- [Direction]
Spot every line with the word "update" and return it.

- [Information shown]
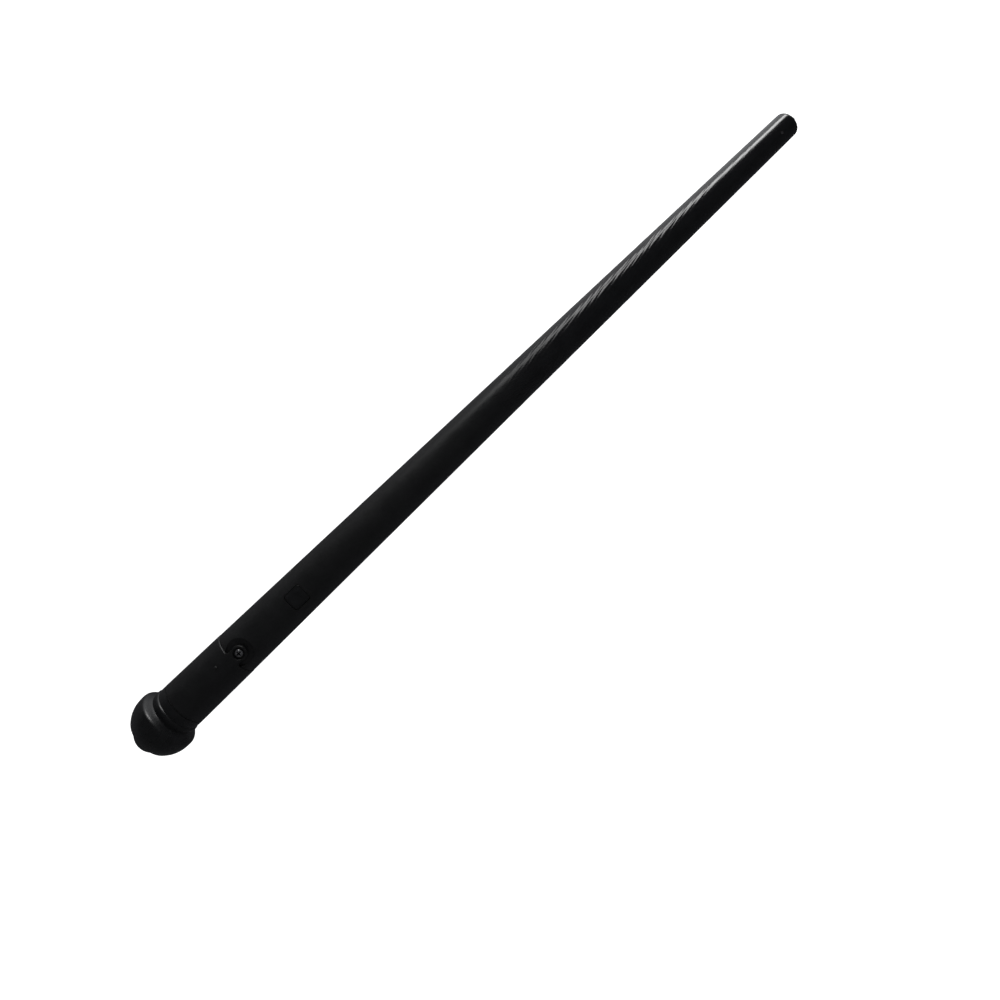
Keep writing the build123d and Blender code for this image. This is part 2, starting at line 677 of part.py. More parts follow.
# -------------------------------------------------------------- board cradle
CRADLE_R = 6.68
with BuildPart() as board_cradle:
    with BuildSketch(Plane.YZ.offset(BOARD_X0)):
        Circle(CRADLE_R)
        with Locations((0, 5 - BOARD_T - 0.02)):
            Rectangle(20, 10, mode=Mode.SUBTRACT)
        Circle(5.4, mode=Mode.SUBTRACT)
        for side in (-1, 1):
            with Locations((side * 5.35, -BOARD_T - 0.02 - 0.6)):
                Rectangle(1.6, 1.2)
    extrude(amount=BORE_STEP_X - 0.05 - BOARD_X0)
    # screw posts and end webs
    for x in SCREWS_X:
        with BuildSketch(Plane.XY.offset(-BOARD_T - 0.02)):
            with Locations((x, 0)):
                Rectangle(4.2, 10.0)
        extrude(amount=-6.0)
    with BuildSketch(Plane.YZ.offset(BOARD_X0 - 1)):
        Circle(CRADLE_R + 3)
        Circle(CRADLE_R, mode=Mode.SUBTRACT)
    extrude(amount=60, mode=Mode.SUBTRACT)
    with BuildSketch(Plane.XY.offset(-BOARD_T)):
        with Locations(*[(x, 0) for x in SCREWS_X]):
            Circle(0.82)
    extrude(amount=-4.0, mode=Mode.SUBTRACT)
write(board_cradle, "board_cradle")

# ---------------------------------------- spring contacts at the board's rear
FINGER_W = 2.4
for name, side in (("negative_contact", 1), ("positive_contact", -1)):
    with BuildPart() as contact_finger:
        with BuildSketch(Plane.XZ.offset(-side * 3.6 - FINGER_W / 2)):
            with BuildLine():
                Polyline(
                    (BOARD_X0 + 3.0, 0.02),
                    (BOARD_X0 + 3.0, 0.24),
                    (BOARD_X0 - 2.4, 0.24),
                    (BOARD_X0 - 4.62, 1.5),
                    (BOARD_X0 - 4.85, 1.3),
                    (BOARD_X0 - 4.85, 0.4),
                    (BOARD_X0 - 4.45, -0.6),
                    (BOARD_X0 - 4.25, -0.52),
                    (BOARD_X0 - 4.62, 0.4),
                    (BOARD_X0 - 4.62, 1.12),
                    (BOARD_X0 - 2.45, 0.02),
                    close=True,
                )
            make_face()
        extrude(amount=FINGER_W)
    write(contact_finger, name)

# -------------------------------------------------------------- lamp (LED)
lamp_base = LAMP_X - LAMP_H
with BuildPart() as lamp:
    with BuildSketch(Plane.XZ):
        with BuildLine():
            Polyline(
                (LAMP_X - LAMP_R, LAMP_R),
                (lamp_base + LAMP_FLANGE_T, LAMP_R),
                (lamp_base + LAMP_FLANGE_T, LAMP_FLANGE_R),
                (lamp_base, LAMP_FLANGE_R),
                (lamp_base, 0),
                (LAMP_X, 0),
            )
            ThreePointArc(
                (LAMP_X, 0),
                (
                    LAMP_X - LAMP_R * (1 - math.cos(math.radians(45))),
                    LAMP_R * math.sin(math.radians(45)),
                ),
                (LAMP_X - LAMP_R, LAMP_R),
            )
        make_face()
    revolve(axis=Axis.X)
write(lamp, "lamp")

with BuildPart() as lamp_leads:
    for y in (-LEAD_PITCH / 2, LEAD_PITCH / 2):
        with BuildSketch(Plane.YZ.offset(LEAD_END_X)):
            with Locations((y, 0)):
                Rectangle(LEAD_SQ, LEAD_SQ)
        extrude(amount=lamp_base - 0.02 - LEAD_END_X)
write(lamp_leads, "lamp_leads")

with BuildPart() as lamp_holder:
    with BuildSketch(Plane.YZ.offset(HOLDER_X0)):
        Circle(NARROW_R1 - 0.04)
        with Locations((-LEAD_PITCH / 2, 0), (LEAD_PITCH / 2, 0)):
            Circle(0.45, mode=Mode.SUBTRACT)
    extrude(amount=lamp_base - 0.04 - HOLDER_X0)
    with BuildSketch(peg_plane.offset(2.6)):
        Circle(PEG_R)
    extrude(amount=surface_r(PEG_X) + 0.28 - 2.6)
    fillet(
        lamp_holder.edges()
        .filter_by(GeomType.CIRCLE)
        .sort_by(lambda e: (e.center() - peg_plane.location.position).length)[-1],
        radius=0.45,
    )
write(lamp_holder, "lamp_holder")

with BuildPart() as lead_sleeves:
    for y in (-LEAD_PITCH / 2, LEAD_PITCH / 2):
        with BuildSketch(Plane.YZ.offset(LEAD_END_X - 4.0)):
            with Locations((y, 0)):
                Circle(0.95)
                Circle(0.66, mode=Mode.SUBTRACT)
        extrude(amount=10.0)
write(lead_sleeves, "lead_sleeves")

# ------------------------------------- wires from the board to the lamp leads
for name, side in (("lamp_wire_positive", -1), ("lamp_wire_negative", 1)):
    y = side * WIRE_Y
    x_pad = BOARD_X1 - 1.6
    route = [
        (x_pad, y, WIRE_R + 0.02),
        (x_pad + 16, y, WIRE_R + 0.02),
        (x_pad + 46, y + side * 0.9, -0.9),
        (x_pad + 96, y + side * 0.5, 1.0),
        (x_pad + 146, y + side * 0.6, -0.6),
        (x_pad + 190, y, 0.0),
        (LEAD_END_X - 0.02, y, 0.0),
    ]
    radii = [160.0] * 5
    with BuildPart() as lamp_wire:
        with BuildLine():
            wire_path = FilletPolyline(*route, radius=radii)
        with BuildSketch(Plane(origin=wire_path @ 0, z_dir=wire_path % 0)):
            Circle(WIRE_R)
        sweep(path=wire_path)
    print(
        name,
        "length",
        round(wire_path.length, 2),
        "volume/section",
        round(lamp_wire.part.volume / (math.pi * WIRE_R**2), 2),
        "radii",
        radii,
    )
    write(lamp_wire, name)

print(len(written), "nodes:", written)
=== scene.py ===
"""Looks of the battery-lit toy wand: fine meshes, procedural materials, plain
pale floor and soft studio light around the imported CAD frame.

The CAD frame is in metres here; the numbers below are millimetres (MM scales
them).  +X runs from the pommel to the tip, +Z out of the thumb button.
"""

import math

import bmesh
import bpy
import numpy as np
from mathutils import Matrix, Vector


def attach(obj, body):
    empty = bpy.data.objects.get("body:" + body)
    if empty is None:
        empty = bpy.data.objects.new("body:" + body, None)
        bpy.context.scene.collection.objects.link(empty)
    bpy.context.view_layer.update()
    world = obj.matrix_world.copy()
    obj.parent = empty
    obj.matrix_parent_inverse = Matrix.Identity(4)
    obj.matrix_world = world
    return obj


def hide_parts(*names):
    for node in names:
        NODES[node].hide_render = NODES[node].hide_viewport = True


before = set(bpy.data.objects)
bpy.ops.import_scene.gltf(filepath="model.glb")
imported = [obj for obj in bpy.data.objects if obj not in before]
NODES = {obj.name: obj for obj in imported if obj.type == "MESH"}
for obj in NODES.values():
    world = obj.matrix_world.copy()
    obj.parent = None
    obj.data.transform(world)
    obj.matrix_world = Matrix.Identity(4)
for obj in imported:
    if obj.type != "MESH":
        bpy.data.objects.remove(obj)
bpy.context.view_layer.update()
MM = 0.001

# ------------------------------------------------------------------ dimensions
END_X, LAMP_X, TIP_X = -175.4, 175.4, 173.1
SEAT_X, SEAM_X, SCREW_X, BUTTON_X = -151.3, -123.25, -119.75, -89.6
R_BACK, R_TIP, TIP_EDGE_R = 9.80, 4.98, 1.7
SLOPE = (R_TIP - R_BACK) / (TIP_X - SEAT_X)


def surface_r(x):
    return R_BACK + SLOPE * (x - SEAT_X)


SPIGOT_R, SPIGOT_BACK_X, SPIGOT_FLAT_Z = 8.1, -143.1, 7.55
BORE_R, BORE_STEP_X, NARROW_R0, NARROW_R1 = 6.75, -65.6, 6.2, 3.15
LAMP_SEAT_X = 150.4
SLOT_W, PAD_Z = 2.4, 5.6
POCKET_R, POCKET_X, POCKET_Z = 5.45, SCREW_X + 0.45, 7.6
TONGUE_W, TONGUE_END_R, TONGUE_Z, FLARE = 5.6, 3.05, 7.65, 0.72
CBORE_R, CBORE_Z = 2.3, 8.2
SLEEVE_BORE_R, SLEEVE_LIP, LIP_ROUND, SHOULDER = 8.15, 0.11, 0.60, 0.55
DOT_X, DOT_Y, DOT_R = -129.6, 2.1, 0.68
HEAD_R, HEAD_H, NECK_R, THREAD_R = 1.6, 1.0, 0.8, 1.0
THREAD_TOP_Z, THREAD_END_Z = 5.95, 1.6
BTN_LX, BTN_LY, BTN_CORNER, BTN_GAP = 7.4, 7.2, 0.9, 0.12
BTN_FLANGE_Z0, BTN_FLANGE_Z1, BTN_FLANGE_LX, BTN_FLANGE_LY = 4.40, 5.05, 9.2, 8.4
LAMP_R, LAMP_FLANGE_R, LAMP_FLANGE_T, LAMP_H = 2.5, 2.9, 1.0, 8.7
PEG_X, PEG_ANGLE, PEG_R = 165.2, 7.0, 0.55
BALL_X, BALL_R, BALL_END_X = -161.5, 12.85, -170.2
CAP_R, CAP_RISE, PLUG_R, PLUG_X1 = 7.35, 4.69, 8.12, -144.2
CART_R, CART_X0 = 6.70, -157.1


# ---------------------------------------------------------------- mesh helpers
def mesh_object(name, verts, faces):
    """Object at the origin from points in millimetres."""
    me = bpy.data.meshes.new(name)
    me.from_pydata((np.asarray(verts, float) * MM).tolist(), [], faces)
    me.update()
    ob = bpy.data.objects.new(name, me)
    bpy.context.scene.collection.objects.link(ob)
    return ob


def tidy(ob, angle=32, merge=1e-7):
    """Merge doubles, outward normals, smooth with sharp edges over the angle."""
    bm = bmesh.new()
    bm.from_mesh(ob.data)
    if merge:
        bmesh.ops.remove_doubles(bm, verts=bm.verts, dist=merge)
    bmesh.ops.recalc_face_normals(bm, faces=bm.faces)
    bm.to_mesh(ob.data)
    bm.free()
    ob.data.shade_smooth()
    ob.data.set_sharp_from_angle(angle=math.radians(angle))
    ob.data.update()
    return ob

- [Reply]
    bpy.context.view_layer.update()
bpy.context.view_layer.update()
    me.update()
    ob.data.update()